- Born: 1773 Waterford
- Died: 8 October 1859 (aged 86) Wellington Road, Dublin
- Education: Edinburgh University
- Scientific career
- Fields: medicine

= Francis Barker =

Francis Barker (1773–1859) was an Irish medical doctor known for his work in tracking fever epidemics.

==Life==
Born in Waterford, Barker was one of six children of William Barker (1731–88) and Elizabeth Barker (née Acheson). Barker was educated in Edinburgh during which time he got to know Sir Walter Scott. He graduating as an MD in 1795, with his thesis studying the work of Galvani that suggested the presence of nervous fluid with dynamical electricity.

Barker established what is believed to be the first fever hospital in Ireland in 1810. He was Professor of Chemistry at Trinity College, Dublin (1808–50), and Secretary to the Irish Board of Health (1820–32).

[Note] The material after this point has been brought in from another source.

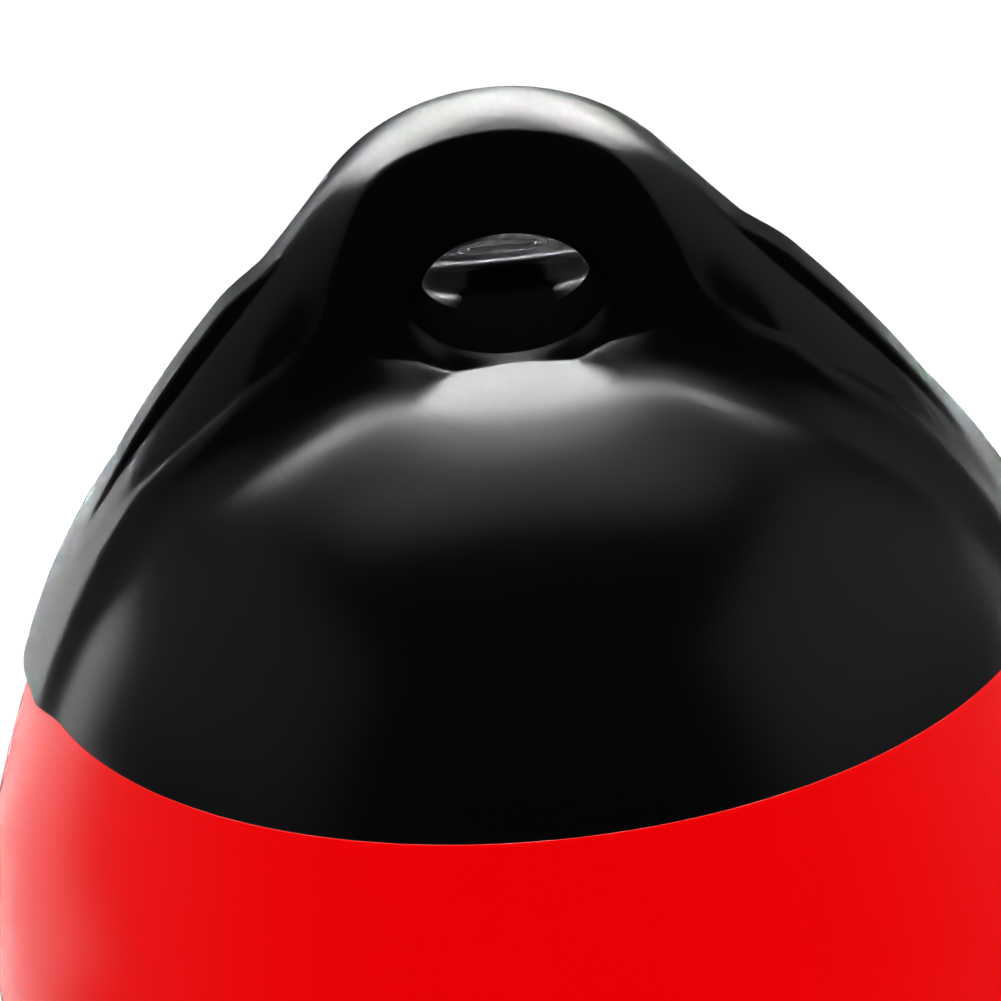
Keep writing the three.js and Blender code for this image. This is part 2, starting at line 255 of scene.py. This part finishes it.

Barker married Emma (née Conolly), the daughter of the vicar of Donard, County Wicklow in 1804. They had four daughters and a son William (1810–73), who went on to be a professor of chemistry (1850–73) at the Royal College of Science for Ireland.

==Works==
Barker edited the Dublin Pharmacopeia from 1826 and in collaboration with John Cheyne wrote An account of the rise, progress and decline of the fever lately epidemical in Ireland (2 vols., 1821). Barker's work with Cheyne highlighted the link between poverty and low hygiene standards in the spread of typhus in 1816–19.